■ What needs to be done: Among the entries, which lines carry the string "objects"? Copy each of them.

■ Provided data:

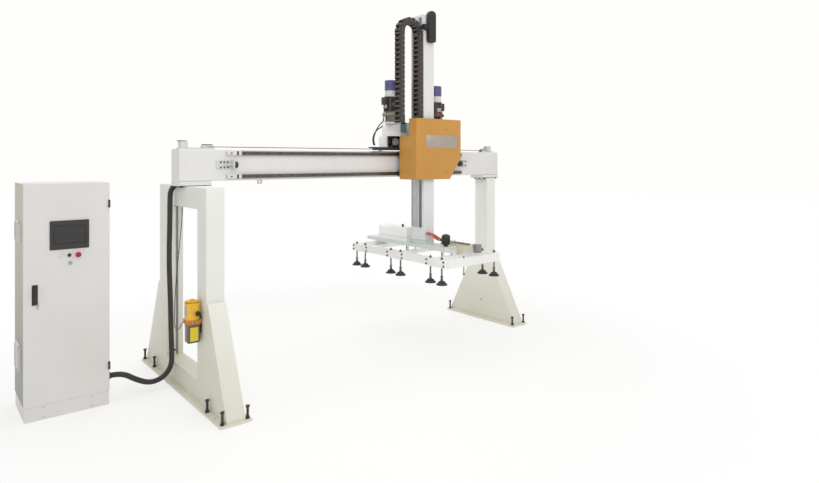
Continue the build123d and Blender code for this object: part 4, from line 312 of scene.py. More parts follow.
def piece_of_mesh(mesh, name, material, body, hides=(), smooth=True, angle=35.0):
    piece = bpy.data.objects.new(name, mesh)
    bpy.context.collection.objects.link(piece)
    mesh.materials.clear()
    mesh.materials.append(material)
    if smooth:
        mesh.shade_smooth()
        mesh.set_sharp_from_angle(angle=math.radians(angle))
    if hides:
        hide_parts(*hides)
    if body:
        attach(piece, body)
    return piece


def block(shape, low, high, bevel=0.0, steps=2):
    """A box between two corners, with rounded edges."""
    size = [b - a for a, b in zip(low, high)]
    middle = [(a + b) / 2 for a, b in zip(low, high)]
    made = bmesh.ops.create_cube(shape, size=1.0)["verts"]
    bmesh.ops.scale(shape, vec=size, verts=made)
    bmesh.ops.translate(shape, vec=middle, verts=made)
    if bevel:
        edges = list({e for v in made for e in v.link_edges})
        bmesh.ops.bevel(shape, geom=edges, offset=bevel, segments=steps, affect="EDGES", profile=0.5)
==
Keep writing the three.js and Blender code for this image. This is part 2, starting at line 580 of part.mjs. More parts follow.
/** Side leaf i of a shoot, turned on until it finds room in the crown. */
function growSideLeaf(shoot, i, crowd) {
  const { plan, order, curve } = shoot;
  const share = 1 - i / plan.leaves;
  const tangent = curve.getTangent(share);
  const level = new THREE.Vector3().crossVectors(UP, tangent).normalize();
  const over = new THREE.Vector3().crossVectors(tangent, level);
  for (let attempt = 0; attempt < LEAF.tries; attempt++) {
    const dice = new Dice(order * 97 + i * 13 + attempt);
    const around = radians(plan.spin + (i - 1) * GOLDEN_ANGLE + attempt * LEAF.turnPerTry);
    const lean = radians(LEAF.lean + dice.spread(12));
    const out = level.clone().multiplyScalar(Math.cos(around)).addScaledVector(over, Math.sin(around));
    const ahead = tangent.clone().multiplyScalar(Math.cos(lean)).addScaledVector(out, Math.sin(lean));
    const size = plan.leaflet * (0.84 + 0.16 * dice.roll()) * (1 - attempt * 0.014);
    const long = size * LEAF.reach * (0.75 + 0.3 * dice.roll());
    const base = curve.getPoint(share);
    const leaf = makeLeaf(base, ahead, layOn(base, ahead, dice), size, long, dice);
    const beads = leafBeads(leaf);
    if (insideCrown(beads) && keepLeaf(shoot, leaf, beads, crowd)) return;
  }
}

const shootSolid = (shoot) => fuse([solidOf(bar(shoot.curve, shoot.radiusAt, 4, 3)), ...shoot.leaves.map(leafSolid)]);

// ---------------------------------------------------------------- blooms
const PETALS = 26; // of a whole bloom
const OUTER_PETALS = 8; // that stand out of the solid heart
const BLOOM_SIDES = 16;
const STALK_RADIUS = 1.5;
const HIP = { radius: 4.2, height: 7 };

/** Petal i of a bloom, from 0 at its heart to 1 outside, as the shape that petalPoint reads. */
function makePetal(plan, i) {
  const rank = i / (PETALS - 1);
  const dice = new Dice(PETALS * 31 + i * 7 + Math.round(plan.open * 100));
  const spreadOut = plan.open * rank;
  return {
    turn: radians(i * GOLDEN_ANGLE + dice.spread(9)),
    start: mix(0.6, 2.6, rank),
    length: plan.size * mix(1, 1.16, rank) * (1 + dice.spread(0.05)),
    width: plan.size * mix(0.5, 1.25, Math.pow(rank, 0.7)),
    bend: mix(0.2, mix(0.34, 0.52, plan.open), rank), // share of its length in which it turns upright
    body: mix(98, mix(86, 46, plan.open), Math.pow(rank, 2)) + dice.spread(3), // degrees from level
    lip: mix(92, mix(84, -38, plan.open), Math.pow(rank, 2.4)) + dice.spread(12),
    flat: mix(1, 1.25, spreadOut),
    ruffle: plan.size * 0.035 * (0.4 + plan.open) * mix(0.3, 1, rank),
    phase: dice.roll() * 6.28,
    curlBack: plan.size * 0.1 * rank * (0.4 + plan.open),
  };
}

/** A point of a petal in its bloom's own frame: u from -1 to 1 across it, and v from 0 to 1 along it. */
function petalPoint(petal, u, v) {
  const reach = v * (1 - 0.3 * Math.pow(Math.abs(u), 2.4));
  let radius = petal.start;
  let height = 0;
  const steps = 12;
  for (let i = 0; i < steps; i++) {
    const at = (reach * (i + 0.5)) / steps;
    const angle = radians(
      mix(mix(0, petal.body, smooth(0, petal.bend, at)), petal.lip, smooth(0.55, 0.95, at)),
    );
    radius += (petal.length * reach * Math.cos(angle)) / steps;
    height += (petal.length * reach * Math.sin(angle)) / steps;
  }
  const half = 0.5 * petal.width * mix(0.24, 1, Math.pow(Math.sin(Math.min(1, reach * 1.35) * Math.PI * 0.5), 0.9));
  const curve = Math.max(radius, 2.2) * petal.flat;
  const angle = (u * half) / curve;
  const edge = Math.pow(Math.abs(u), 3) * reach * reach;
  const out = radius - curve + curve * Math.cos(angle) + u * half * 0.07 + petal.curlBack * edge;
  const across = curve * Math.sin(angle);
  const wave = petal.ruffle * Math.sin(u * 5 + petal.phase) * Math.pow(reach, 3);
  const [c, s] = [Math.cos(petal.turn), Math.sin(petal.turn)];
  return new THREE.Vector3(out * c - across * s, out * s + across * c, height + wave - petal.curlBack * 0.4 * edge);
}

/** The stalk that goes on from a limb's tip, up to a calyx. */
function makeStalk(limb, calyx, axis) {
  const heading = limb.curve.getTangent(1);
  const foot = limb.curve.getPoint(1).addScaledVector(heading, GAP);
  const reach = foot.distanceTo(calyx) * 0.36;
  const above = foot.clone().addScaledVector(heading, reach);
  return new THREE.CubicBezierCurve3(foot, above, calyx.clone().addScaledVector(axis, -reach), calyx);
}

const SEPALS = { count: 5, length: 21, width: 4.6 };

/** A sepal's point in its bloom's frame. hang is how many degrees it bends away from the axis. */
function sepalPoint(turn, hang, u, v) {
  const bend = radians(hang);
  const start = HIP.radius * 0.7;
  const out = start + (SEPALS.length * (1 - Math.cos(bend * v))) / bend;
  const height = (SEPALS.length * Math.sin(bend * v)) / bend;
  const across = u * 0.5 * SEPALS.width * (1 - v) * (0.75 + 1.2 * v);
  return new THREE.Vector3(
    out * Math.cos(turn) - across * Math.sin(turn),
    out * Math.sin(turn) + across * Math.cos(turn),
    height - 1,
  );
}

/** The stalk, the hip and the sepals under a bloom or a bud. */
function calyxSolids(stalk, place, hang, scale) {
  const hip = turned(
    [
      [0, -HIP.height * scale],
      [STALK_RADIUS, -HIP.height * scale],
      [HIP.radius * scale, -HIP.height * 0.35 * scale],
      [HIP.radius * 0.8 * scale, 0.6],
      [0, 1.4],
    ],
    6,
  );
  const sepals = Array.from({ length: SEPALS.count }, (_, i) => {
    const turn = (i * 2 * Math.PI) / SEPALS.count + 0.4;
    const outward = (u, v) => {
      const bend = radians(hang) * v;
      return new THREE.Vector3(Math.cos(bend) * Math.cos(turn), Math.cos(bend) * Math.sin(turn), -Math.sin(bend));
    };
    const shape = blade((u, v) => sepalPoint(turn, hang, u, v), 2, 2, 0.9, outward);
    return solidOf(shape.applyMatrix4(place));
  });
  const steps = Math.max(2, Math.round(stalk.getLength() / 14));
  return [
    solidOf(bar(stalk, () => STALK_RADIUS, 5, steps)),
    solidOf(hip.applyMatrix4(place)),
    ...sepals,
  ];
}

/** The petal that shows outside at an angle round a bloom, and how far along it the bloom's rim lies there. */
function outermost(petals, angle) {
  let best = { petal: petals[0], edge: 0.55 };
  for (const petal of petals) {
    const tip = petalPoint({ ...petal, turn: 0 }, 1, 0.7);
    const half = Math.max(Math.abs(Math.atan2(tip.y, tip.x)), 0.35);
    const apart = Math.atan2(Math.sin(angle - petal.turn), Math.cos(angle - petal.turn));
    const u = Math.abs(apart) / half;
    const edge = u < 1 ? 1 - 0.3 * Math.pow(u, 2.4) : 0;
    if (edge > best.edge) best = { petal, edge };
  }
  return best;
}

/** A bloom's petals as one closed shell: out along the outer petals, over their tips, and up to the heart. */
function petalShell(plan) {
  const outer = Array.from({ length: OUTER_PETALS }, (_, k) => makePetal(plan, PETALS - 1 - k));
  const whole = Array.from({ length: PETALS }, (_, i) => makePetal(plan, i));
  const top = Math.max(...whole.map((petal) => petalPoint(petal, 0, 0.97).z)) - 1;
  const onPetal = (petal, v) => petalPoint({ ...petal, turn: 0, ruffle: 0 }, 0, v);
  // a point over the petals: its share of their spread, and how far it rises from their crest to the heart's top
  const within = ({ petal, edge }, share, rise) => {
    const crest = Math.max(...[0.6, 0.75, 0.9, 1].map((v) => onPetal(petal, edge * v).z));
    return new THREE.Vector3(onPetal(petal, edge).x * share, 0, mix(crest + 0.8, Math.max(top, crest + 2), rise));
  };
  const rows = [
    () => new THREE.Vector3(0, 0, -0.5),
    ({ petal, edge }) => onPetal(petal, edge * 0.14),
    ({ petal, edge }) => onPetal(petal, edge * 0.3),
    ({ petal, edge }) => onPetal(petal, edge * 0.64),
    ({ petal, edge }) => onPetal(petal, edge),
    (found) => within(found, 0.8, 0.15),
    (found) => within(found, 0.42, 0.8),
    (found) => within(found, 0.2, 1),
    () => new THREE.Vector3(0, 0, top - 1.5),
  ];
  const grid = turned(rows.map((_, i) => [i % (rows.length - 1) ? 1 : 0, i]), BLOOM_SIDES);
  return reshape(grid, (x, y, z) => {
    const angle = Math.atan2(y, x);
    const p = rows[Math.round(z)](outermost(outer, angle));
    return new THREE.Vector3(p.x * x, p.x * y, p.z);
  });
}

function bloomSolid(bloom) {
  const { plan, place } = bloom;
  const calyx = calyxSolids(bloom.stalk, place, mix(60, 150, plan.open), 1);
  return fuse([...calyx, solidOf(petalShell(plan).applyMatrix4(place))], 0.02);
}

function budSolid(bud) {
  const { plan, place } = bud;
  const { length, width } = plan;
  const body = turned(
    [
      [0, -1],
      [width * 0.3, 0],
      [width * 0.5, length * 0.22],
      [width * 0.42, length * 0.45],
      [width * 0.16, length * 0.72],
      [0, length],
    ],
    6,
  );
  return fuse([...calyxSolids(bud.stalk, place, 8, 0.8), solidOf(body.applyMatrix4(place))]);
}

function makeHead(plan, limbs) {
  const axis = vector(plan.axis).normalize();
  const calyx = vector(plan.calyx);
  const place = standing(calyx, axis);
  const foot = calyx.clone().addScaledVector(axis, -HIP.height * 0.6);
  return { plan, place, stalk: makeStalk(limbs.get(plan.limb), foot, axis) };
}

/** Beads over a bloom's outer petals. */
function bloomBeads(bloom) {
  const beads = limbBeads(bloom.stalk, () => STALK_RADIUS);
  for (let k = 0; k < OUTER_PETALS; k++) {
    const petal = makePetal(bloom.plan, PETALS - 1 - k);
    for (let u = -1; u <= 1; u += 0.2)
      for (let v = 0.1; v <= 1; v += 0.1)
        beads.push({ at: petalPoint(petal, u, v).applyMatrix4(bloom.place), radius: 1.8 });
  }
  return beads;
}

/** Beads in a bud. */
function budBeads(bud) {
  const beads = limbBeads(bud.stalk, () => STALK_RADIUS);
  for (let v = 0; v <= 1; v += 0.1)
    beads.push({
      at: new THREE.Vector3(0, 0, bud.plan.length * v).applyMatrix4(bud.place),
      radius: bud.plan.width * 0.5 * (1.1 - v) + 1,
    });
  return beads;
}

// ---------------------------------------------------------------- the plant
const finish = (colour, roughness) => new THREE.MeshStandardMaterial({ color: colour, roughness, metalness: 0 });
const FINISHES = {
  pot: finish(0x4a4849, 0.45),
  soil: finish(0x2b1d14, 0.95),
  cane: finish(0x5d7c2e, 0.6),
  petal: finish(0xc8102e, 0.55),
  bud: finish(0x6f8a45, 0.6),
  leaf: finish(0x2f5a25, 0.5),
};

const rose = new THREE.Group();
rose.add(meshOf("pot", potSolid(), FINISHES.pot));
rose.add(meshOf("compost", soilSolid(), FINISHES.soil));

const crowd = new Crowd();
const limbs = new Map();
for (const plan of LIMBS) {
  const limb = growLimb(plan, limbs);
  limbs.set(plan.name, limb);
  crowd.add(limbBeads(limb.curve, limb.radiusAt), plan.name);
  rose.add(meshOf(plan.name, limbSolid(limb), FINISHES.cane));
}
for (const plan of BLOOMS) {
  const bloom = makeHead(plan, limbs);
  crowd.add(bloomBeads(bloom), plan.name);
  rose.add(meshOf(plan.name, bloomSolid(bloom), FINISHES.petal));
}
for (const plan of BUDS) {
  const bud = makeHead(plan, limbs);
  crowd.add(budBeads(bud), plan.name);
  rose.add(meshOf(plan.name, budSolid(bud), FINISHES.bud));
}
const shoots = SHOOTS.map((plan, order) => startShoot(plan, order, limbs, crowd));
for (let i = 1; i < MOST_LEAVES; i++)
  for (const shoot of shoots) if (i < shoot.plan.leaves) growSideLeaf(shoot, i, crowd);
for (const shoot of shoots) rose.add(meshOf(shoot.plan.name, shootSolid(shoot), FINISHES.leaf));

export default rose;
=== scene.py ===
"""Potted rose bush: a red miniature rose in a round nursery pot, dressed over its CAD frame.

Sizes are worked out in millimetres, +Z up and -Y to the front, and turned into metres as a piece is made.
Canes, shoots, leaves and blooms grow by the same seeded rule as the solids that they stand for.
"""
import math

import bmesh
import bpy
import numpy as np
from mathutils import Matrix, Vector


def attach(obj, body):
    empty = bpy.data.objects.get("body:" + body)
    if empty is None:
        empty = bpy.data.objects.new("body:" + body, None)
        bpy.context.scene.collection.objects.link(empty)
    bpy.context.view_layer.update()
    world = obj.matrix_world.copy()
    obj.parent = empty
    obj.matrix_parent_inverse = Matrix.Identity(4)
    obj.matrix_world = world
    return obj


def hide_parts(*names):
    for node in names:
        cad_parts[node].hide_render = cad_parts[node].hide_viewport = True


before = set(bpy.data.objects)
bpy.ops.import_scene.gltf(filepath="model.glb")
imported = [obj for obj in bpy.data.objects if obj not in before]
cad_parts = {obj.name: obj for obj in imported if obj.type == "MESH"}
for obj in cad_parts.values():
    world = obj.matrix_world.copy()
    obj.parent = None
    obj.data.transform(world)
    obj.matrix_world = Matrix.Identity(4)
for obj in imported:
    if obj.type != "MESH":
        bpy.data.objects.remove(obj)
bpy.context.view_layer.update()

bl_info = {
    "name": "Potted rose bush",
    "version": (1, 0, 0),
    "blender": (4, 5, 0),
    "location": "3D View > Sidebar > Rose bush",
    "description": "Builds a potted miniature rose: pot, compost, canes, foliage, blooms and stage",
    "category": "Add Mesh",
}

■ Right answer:
    piece = bpy.data.objects.new(name, mesh)
    bpy.context.collection.objects.link(piece)
    empty = bpy.data.objects.get("body:" + body)
        empty = bpy.data.objects.new("body:" + body, None)
        bpy.context.scene.collection.objects.link(empty)
before = set(bpy.data.objects)
imported = [obj for obj in bpy.data.objects if obj not in before]
        bpy.data.objects.remove(obj)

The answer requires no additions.